Pour cake into pans. This was a very thick batter, so I did need to spread it around with the spatula. The next baking trick for a level cake is to make surface tension work in your favor. If the batter is just poured in, the batter on the edges will need to overcome surface tension to rise up the sides. If the batter is spread up to about halfway up the side of the pan by tilting the pan around, then the batter isn’t fighting to rise up those sides.
Here I put on the soaked baking strips. Note that I should have A) Put the strips on before filling the pans, and B) Sized the strips before soaking them. The strips have loops, rather like a belt, that hold it to the right size, and it’s really difficult to move them when they’re wet. It’s been a while since I did this, so I’m remembering as I go along.
Bake cakes, test doneness with a toothpick (just comes out clean from the center of the cake) and let cool slightly in the pans. Next, run the cake spatula around the edges of the cake to loosen it from the pan (I forgot this step) and turn the cake out onto a cooling rack. Let cool fully before trying to decorate.
Again from the land of my 4-H experiences and my cake decorator mother, a cake shouldn’t be on just a plate (and definitely not on anything with a raised edge because it makes decorating more difficult). So, I decided to make a cake board sort of how I remembered.

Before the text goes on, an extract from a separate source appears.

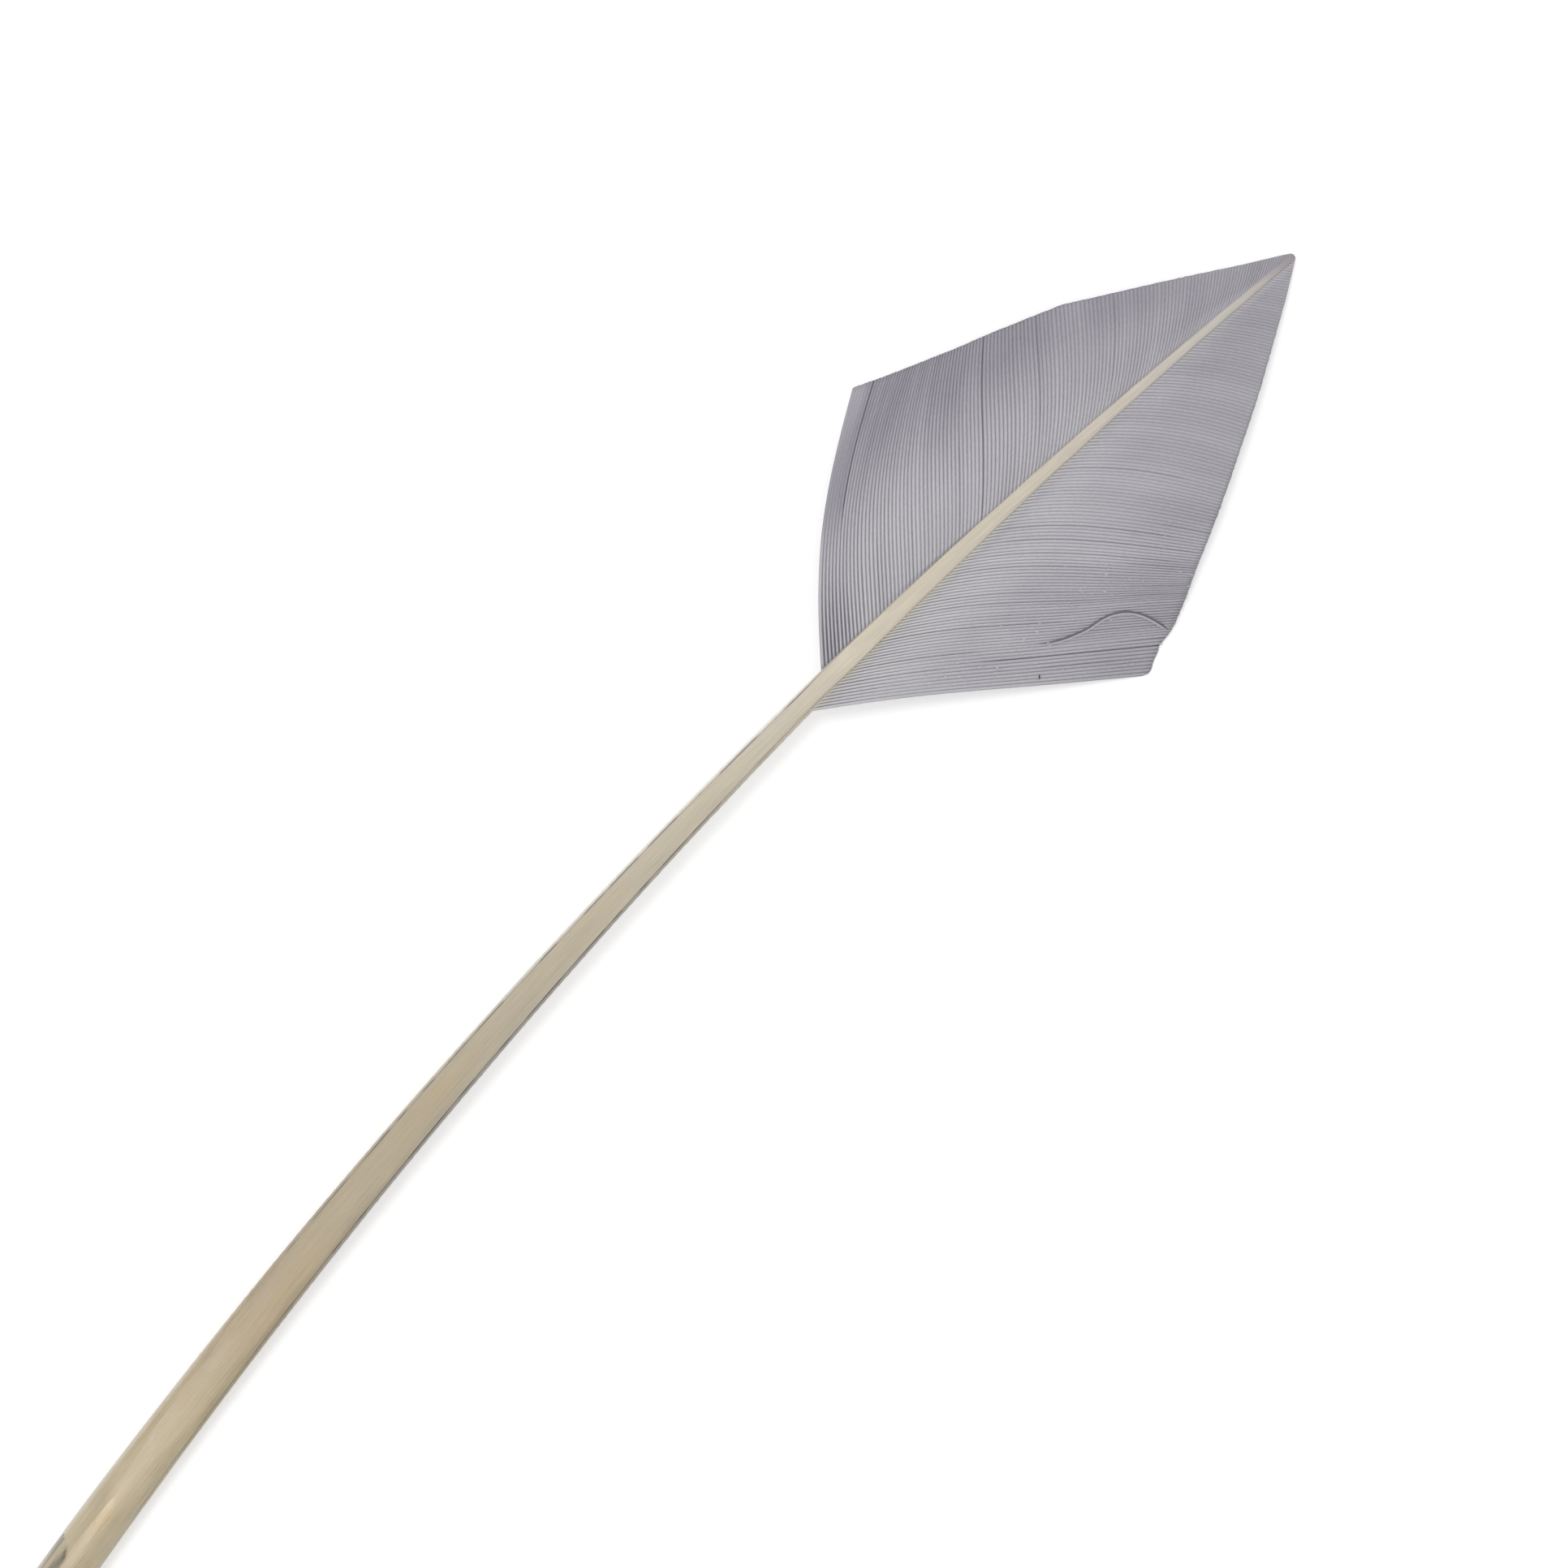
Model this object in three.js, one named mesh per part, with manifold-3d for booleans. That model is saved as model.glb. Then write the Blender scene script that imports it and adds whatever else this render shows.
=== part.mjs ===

Draw a circle on cardboard about 1-1/2″ larger than your cake. Cut it out, cut a second one out, and glue the two together with opposing grain. Then cover the whole thing in a couple layers of aluminum foil, with a neat little circle on the bottom to cover the edges. I didn’t have a box cutter, a glue stick, or a good way to make the circle the right shape, so I used scissors, spray glue, and my eyes to make it. It’s… not pretty, but it works for now.
By this time, the cake is mostly cooled, so I made up the cream cheese and butter frosting. Time to stack cakes!
And here would be where I start decorating. A thin layer of the frosting on the cake, let dry, can help keep the cake from dropping crumbs as it’s frosted. You can see this on the sides of my next picture, as well as the beginning of frosting the top.
By now, the frosting was about the consistency of homemade whipped cream, much too soft to spread smoothly. Into the fridge went the cake and the extra frosting to firm up a bit.
A while later, the top of the cake looks decent (not 4-H standards, but what can I say) but the sides aren’t cooperating at all. They were crumbling, I was getting the cake showing through the frosting, and I was running out of time. So I remembered a trick my mom taught me: crumbles hide many sins. Chopped pecans to the rescue!
It’s not the cake I intended to make for my husband. I did want to put little piped Pi symbols all over it (his birthday was on Pi Day) but that wasn’t going to happen. He said that it looked much better than the cakes he would see from when he worked in a grocery store bakery, so I call that a win. Unrelated to this blog, it was also delicious.
Note: I did put a few links to products I used in this post. These aren’t paid advertisements, and I receive absolutely no compensation for this. They’re provided so you can see what I like to use and to provide context.